Mosby’s successful disruption of supply lines, attrition of Union couriers, and disappearance in the disguise of civilians caused Lt. Gen. Ulysses S. Grant to tell Maj. Gen. Philip Sheridan:
“The families of most of Mosby’s men are know[n] and can be collected. I think they should be taken and kept at Fort McHenry or some secure place as hostages for good conduct of Mosby and his men. When any of them are caught with nothing to designate what they are — hang them without trial.”
Several of Mosby’s men were caught and executed by Sheridan. Mosby then captured several of Sheridan’s men and executed them. The Gray Ghost then sent a letter to Sheridan explaining that maybe “now” was a good time to begin treating prisoners, on both sides, humanely. The executions stopped.
The Gray Ghost was wounded several times. Each wound was serious, yet he returned to command his troops in what today would be considered “record time.”
Mosby’s exploits after the war are very nearly as colorful and certainly just as interesting.
It is of more than passing interest to note that Mosby actually influenced the outcome of the Second World War. How?

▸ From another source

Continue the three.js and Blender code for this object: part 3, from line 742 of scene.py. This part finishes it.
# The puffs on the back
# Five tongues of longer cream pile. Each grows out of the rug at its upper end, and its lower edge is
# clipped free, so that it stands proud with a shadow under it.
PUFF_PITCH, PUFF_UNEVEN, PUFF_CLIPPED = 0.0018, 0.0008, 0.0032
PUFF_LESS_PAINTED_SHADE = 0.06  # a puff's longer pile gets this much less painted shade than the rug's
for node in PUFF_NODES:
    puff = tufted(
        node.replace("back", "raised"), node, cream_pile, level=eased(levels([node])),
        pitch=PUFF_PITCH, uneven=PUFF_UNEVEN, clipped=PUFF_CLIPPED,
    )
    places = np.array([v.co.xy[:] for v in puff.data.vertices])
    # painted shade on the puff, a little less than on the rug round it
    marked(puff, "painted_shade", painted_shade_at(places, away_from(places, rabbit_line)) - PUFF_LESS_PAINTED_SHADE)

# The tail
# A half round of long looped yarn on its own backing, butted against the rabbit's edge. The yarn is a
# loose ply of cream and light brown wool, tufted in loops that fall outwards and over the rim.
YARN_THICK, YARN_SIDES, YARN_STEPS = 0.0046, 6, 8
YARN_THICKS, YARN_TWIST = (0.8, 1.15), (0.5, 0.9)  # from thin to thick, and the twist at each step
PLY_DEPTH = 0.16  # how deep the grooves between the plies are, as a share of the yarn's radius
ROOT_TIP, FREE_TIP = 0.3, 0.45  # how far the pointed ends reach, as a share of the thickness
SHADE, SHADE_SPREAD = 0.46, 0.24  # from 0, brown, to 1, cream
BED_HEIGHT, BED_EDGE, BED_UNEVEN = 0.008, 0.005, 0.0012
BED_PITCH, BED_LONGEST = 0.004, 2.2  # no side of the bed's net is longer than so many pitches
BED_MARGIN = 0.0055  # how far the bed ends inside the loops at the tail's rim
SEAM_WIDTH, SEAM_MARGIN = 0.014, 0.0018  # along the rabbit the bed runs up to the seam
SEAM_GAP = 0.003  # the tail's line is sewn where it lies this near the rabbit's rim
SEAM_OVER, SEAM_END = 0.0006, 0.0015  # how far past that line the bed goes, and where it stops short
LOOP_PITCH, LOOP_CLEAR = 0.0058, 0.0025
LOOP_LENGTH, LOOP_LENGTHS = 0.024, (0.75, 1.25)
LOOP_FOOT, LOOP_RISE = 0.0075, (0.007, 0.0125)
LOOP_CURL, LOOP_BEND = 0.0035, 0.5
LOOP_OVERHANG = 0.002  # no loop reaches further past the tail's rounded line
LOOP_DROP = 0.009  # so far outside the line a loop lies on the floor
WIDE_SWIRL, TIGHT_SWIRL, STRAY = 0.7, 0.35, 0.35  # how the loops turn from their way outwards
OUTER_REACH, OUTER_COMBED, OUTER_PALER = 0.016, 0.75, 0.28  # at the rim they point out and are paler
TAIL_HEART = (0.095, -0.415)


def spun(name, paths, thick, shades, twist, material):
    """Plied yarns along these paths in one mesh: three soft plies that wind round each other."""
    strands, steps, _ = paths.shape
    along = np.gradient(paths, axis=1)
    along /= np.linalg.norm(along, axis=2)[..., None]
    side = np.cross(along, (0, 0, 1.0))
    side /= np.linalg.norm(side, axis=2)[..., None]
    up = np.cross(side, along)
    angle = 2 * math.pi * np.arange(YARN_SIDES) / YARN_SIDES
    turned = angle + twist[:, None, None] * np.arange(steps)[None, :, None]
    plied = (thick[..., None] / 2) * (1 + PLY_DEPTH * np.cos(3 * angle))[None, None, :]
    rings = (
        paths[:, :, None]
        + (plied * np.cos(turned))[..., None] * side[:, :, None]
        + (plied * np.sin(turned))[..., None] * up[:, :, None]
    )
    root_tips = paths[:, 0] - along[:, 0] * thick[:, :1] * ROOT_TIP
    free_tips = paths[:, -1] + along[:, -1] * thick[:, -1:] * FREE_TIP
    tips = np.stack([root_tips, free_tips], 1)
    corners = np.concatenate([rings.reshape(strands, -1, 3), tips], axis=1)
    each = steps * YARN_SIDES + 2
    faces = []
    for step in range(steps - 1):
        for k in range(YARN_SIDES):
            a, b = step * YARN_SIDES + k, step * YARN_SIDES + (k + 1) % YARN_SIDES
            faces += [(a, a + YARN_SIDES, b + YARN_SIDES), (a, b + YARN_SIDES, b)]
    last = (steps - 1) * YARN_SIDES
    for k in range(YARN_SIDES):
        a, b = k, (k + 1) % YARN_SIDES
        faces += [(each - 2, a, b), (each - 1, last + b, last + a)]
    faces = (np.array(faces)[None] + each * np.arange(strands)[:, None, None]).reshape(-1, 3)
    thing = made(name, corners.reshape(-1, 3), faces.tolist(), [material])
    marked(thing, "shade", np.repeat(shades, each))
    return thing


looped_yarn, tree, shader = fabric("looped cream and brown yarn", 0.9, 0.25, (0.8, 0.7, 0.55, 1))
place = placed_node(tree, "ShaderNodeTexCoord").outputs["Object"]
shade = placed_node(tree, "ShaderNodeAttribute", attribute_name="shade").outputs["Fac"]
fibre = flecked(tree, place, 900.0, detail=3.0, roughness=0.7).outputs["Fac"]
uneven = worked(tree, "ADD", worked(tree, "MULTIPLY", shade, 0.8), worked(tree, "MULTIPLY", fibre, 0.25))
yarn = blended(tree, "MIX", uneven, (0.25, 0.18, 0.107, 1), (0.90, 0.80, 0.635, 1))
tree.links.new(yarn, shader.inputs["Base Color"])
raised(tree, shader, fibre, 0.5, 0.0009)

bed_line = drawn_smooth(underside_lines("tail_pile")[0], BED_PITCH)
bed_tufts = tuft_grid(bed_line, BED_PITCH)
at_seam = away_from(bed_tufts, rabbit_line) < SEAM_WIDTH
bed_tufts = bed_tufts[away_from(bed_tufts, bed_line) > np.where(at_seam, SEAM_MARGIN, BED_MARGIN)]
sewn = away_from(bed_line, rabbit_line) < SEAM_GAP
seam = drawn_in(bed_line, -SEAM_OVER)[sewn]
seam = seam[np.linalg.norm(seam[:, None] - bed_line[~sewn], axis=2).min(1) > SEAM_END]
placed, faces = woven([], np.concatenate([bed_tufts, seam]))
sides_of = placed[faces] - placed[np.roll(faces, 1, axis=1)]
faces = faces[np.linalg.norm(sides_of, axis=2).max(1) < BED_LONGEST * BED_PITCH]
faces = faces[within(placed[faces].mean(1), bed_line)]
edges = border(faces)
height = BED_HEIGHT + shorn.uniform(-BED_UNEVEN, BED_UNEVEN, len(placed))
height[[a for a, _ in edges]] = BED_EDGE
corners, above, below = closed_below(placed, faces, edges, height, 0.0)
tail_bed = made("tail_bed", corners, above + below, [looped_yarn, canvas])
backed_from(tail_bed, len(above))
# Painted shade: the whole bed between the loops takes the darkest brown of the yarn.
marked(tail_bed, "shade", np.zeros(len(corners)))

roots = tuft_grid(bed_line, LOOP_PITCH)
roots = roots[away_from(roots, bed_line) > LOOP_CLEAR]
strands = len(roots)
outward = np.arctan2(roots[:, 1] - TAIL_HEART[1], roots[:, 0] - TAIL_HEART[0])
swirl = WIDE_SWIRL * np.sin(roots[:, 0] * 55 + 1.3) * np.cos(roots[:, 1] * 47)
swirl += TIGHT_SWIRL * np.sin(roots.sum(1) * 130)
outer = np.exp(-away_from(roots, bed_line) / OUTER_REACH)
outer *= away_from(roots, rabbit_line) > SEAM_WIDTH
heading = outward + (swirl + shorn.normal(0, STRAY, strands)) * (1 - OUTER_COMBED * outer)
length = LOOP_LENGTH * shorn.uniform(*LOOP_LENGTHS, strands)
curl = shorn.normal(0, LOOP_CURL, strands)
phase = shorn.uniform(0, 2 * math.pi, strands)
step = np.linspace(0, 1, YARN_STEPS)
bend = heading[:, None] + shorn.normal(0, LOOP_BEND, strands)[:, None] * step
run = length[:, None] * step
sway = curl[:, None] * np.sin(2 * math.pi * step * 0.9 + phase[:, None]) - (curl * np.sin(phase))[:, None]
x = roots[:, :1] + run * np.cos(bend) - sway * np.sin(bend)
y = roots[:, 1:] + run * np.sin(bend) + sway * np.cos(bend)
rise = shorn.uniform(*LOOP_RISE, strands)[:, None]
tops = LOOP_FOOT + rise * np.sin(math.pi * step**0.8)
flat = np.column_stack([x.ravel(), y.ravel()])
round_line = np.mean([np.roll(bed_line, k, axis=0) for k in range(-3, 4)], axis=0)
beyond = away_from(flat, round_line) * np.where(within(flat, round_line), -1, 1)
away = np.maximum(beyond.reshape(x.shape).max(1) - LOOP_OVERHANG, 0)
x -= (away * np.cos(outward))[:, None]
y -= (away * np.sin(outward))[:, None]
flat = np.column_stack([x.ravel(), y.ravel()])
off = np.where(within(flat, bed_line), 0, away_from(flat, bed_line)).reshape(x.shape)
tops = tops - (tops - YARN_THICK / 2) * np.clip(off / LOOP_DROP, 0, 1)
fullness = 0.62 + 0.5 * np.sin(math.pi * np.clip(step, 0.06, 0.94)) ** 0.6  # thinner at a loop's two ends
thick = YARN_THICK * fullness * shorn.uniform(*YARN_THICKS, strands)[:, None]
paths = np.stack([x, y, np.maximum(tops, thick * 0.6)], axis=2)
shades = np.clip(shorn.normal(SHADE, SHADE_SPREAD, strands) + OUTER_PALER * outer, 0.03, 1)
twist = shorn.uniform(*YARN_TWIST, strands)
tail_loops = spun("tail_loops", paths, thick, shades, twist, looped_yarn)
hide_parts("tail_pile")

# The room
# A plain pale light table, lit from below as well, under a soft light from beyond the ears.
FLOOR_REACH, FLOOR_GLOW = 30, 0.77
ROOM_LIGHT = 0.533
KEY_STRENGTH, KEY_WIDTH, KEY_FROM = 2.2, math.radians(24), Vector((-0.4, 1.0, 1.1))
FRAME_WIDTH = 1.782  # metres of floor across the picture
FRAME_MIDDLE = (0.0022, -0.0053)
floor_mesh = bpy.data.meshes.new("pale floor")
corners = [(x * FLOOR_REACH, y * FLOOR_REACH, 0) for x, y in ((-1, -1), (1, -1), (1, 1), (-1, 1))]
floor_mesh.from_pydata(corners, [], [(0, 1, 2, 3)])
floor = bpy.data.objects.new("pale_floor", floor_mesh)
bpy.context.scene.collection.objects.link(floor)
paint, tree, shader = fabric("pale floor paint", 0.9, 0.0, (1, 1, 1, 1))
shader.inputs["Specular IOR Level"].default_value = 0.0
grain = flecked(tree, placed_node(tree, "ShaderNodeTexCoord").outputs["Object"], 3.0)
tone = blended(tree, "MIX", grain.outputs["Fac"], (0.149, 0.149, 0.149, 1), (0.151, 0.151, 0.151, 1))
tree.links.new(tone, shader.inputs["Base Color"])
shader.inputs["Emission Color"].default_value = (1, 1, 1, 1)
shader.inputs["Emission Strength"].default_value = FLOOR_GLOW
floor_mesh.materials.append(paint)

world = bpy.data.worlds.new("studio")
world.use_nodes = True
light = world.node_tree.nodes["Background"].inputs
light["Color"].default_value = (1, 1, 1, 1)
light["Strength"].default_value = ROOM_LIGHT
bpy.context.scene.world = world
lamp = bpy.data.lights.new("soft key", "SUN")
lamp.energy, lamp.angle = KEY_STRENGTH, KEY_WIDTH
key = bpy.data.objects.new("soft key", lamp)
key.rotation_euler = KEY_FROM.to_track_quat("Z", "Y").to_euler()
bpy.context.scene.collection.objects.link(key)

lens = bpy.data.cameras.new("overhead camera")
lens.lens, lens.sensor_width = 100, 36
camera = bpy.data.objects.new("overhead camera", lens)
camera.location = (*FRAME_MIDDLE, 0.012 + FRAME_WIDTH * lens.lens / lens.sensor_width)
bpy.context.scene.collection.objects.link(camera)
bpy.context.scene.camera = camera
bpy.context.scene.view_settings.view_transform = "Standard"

“During General George S. Patton’s childhood, one of the best friends of the Patton family was none-other-than Colonel John S. Mosby, the fabled ‘Gray Ghost’ of J.E.B. Stuart’s legendary cavalry. Patton grew up hearing tales of daring raids and stunning cavalry attacks from the Gray Ghost himself. During visits to the Patton Ranch in Southern California, Colonel Mosby would re-enact the Civil War with George; playing himself, he let George play the part of General Lee as they would recount the battles of the war, astride their horses.”
One can only wonder if Patton’s exploits with his “motorized” cavalry were inspired, if not learned, from the Gray Ghost himself.
Learn more about the Gray Ghost at the link below:
The Gray Ghost was a singular southern soldier, a southern patriot of both the Confederacy and of the United States, and — he became a republican after the war. He held a number of US government posts and became fast friends with President U.S. Grant.
In America today, we are celebrating the 150th anniversary of The War Between the States — or — as I prefer to call it: “The War for Southern Independence.”
As an active and long-time member of the Sons of Confederate Veterans, I urge you to study the reasons for that war. You will quickly learn that slavery BECAME an issue but — it was NOT the issue that ignited the war. Too, you will learn that the United States today is dealing with may of the very same problems that led to it’s breakup in the 1860’s. For example, the federal government meddling in rights left to the states in the Tenth Amendment to the US Constitution.
I submit to you, dear reader, that we Americans can avoid a similar split today if we study and learn from our history. If we do not, rest assured — we are doomed to repeat it.